» **Set problem**
Go through the listing beneath this task and return every line that carries the string "with".

--------------------------------

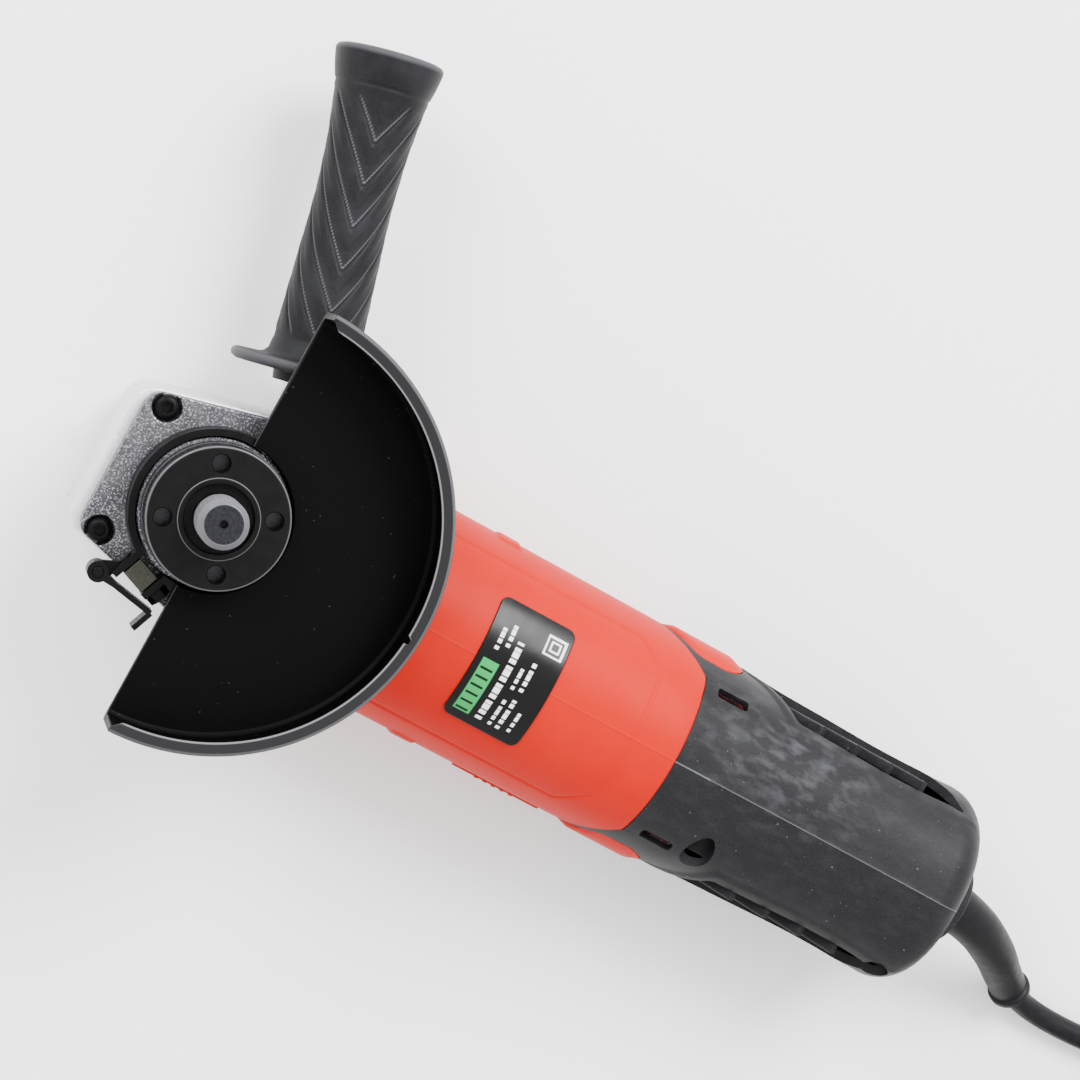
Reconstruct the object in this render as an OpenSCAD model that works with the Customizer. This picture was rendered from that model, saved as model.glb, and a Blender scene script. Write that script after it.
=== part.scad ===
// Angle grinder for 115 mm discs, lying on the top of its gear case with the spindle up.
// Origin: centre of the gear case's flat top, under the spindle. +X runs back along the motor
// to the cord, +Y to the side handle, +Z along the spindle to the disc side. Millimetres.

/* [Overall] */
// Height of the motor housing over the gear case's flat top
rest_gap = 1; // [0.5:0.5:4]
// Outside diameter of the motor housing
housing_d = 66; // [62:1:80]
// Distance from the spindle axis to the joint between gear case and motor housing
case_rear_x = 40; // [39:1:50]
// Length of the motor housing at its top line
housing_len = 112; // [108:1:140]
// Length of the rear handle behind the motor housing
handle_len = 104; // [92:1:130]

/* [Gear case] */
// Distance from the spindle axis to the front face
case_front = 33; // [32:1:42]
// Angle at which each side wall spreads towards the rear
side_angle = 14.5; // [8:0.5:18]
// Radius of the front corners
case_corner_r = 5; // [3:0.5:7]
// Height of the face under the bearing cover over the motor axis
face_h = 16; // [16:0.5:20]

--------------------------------

» **Correct response**
Reconstruct the object in this render as an OpenSCAD model that works with the Customizer. This picture was rendered from that model, saved as model.glb, and a Blender scene script. Write that script after it.
// Angle grinder for 115 mm discs, lying on the top of its gear case with the spindle up.